The forward-looking statements are made only as of the date hereof, and Oceanica does not undertake any obligation to (and expressly disclaims any obligation to) update any forward-looking statements to reflect events or circumstances after the date such statements were made, or to reflect the occurrence of unanticipated events.
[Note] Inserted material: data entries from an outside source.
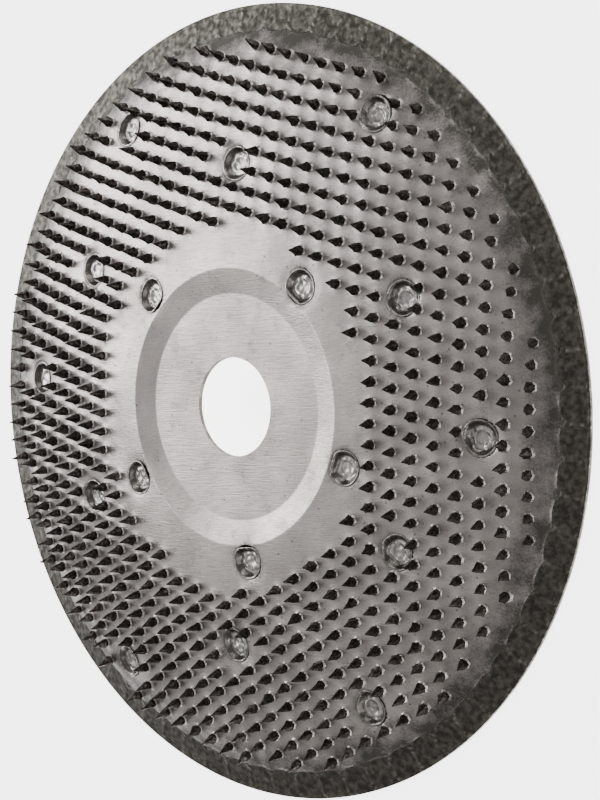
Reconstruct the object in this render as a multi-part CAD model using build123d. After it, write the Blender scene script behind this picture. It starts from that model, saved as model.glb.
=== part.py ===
from build123d import *
import os
from math import asin, atan2, ceil, cos, degrees, hypot, pi, radians, sin

# Domed carving disc for an angle grinder, +Z along the bore axis towards the toothed side.
# The origin is the centre of the bore in the rear clamping face. Sizes are in mm and degrees.

# Disc and bore
disc_diameter = 180.0
bore_diameter = 22.23
sheet_thickness = 0.5

# Hub: a flat floor for the clamping nut, with a bevel up to the toothed sheet
nut_floor_diameter = 51.0
nut_bevel_width = 5.7
sheet_gap = 1.2

# Dome of the backing sheet, from the edge of the hub to the rim
dome_start_slope = 5.3
dome_curve_radius = 385.0

# Rim: the toothed sheet bends down onto the backing sheet and is seam welded to it
seam_width = 6.5
closing_width = 10.0
seam_mark_radius = 9.0
seam_mark_pitch = 7.8
seam_mark_depth = 0.15

# Teeth, square to the sheet, in rows of a skewed grid
tooth_height = 4.5
tooth_base_radius = 1.15
tooth_waist_radius = 0.85
tooth_waist_height = 1.3
tooth_tip_radius = 0.1
tooth_pitch = 4.476
tooth_row_spacing = 5.254
tooth_row_stagger = 1.11
tooth_row_angle = 85.445
tooth_grid_shift = (-1.12, -0.18)
field_to_seam = 1.8
tooth_to_weld = 0.05

# Spot welds: a dished cup in the toothed sheet, with its nugget through the backing sheet
weld_radius = 3.5
weld_foot_radius = 2.8
weld_nugget_radius = 2.0
weld_lip_width = 0.25
weld_floor_radius = 2.2
weld_pit_radius = 1.3
weld_pit_bevel = 0.4
weld_mark_depth = 0.12
hub_weld_margin = 0.2
hub_weld_to_field = 2.2
inner_weld_inset = 13.5
outer_weld_inset = 8.2

# The welds are set by hand: each one's step outwards from its ring, and its angle
hub_weld_steps = ((-0.6, 49.4), (0.5, 133.6), (0.8, 207.6), (-0.3, 274.5), (0.2, 338.3))
inner_weld_steps = ((0.0, 24.8), (0.0, 87.5), (2.8, 145.4), (0.3, 203.3), (0.2, 265.0), (0.0, 325.3))
outer_weld_steps = ((0.4, 56.8), (0.6, 119.0), (-2.6, 174.6), (3.0, 233.6), (-0.4, 296.0), (-6.8, 354.4))

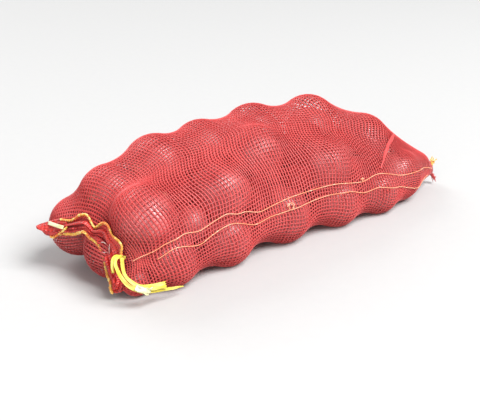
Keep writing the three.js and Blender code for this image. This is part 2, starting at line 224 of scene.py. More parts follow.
class Finish:
    """A material and the one method that adds its nodes."""

    def __init__(self, name):
        self.material = bpy.data.materials.new(name)
        self.material.use_nodes = True
        self.tree = self.material.node_tree
        self.tree.nodes.clear()

    def add(self, kind, settings=None, inputs=None, output=0):
        node = self.tree.nodes.new(kind)
        for key, value in (settings or {}).items():
            if key == "stops":
                ramp = node.color_ramp
                while len(ramp.elements) < len(value):
                    ramp.elements.new(1)
                for element, (place, colour) in zip(ramp.elements, value):
                    element.position = place
                    element.color = (*colour, 1)
            else:
                setattr(node, key, value)
        for key, value in (inputs or {}).items():
            if isinstance(value, Value):
                self.tree.links.new(value.socket, node.inputs[key])
            elif isinstance(value, tuple) and len(value) == 3 and node.inputs[key].type == "RGBA":
                node.inputs[key].default_value = (*value, 1)
            else:
                node.inputs[key].default_value = value
        return Value(self, node.outputs[output]) if node.outputs else None

    def place(self):
        return self.add("ShaderNodeTexCoord", output="Object")

    def cloth(self):
        return self.add("ShaderNodeUVMap", {"uv_map": "cloth"})

    def noise(self, vector, scale, detail=2.0, roughness=0.5):
        return self.add("ShaderNodeTexNoise", None, {"Vector": vector, "Scale": scale, "Detail": detail,
                                                     "Roughness": roughness})

    def mix(self, share, first, second):
        return self.add("ShaderNodeMix", {"data_type": "RGBA"}, {0: share, 6: first, 7: second}, 2)

    def ramp(self, value, *stops):
        return self.add("ShaderNodeValToRGB", {"stops": stops}, {"Fac": value})

    def step(self, value, low, high):
        """0 below low, 1 above high, eased between."""
        return self.add("ShaderNodeMapRange", {"interpolation_type": "SMOOTHSTEP"},
                        {"Value": value, "From Min": low, "From Max": high})

    def parts(self, vector):
        node = self.add("ShaderNodeSeparateXYZ", None, {"Vector": vector})
        outputs = node.socket.node.outputs
        return [Value(self, outputs[n]) for n in range(3)]

    def wave(self, value, length=1.0, operation="SINE"):
        """A sine, or another wave, that repeats after each length."""
        return self.add("ShaderNodeMath", {"operation": operation}, {0: value * (2 * math.pi / length)})

    def vector(self, x, y, z):
        return self.add("ShaderNodeCombineXYZ", None, {"X": x, "Y": y, "Z": z})

    def bump(self, height, strength, distance):
        return self.add("ShaderNodeBump", None, {"Height": height, "Strength": strength,
                                                 "Distance": distance})

    def surface(self, **sockets):
        shader = self.add("ShaderNodeBsdfPrincipled", None,
                          {name.replace("_", " ").title().replace("Ior", "IOR"): value
                           for name, value in sockets.items()})
        self.add("ShaderNodeOutputMaterial", None, {"Surface": shader})
        return self.material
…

In light of the risks and uncertainties described above, and the potential for variation of actual results from the assumptions on which certain of such forward-looking statements are based, investors should keep in mind that the results, events or developments disclosed in any forward-looking statement made in this document may not occur, and that actual results may vary materially from those described herein, including those described as anticipated, expected, targeted, projected or otherwise.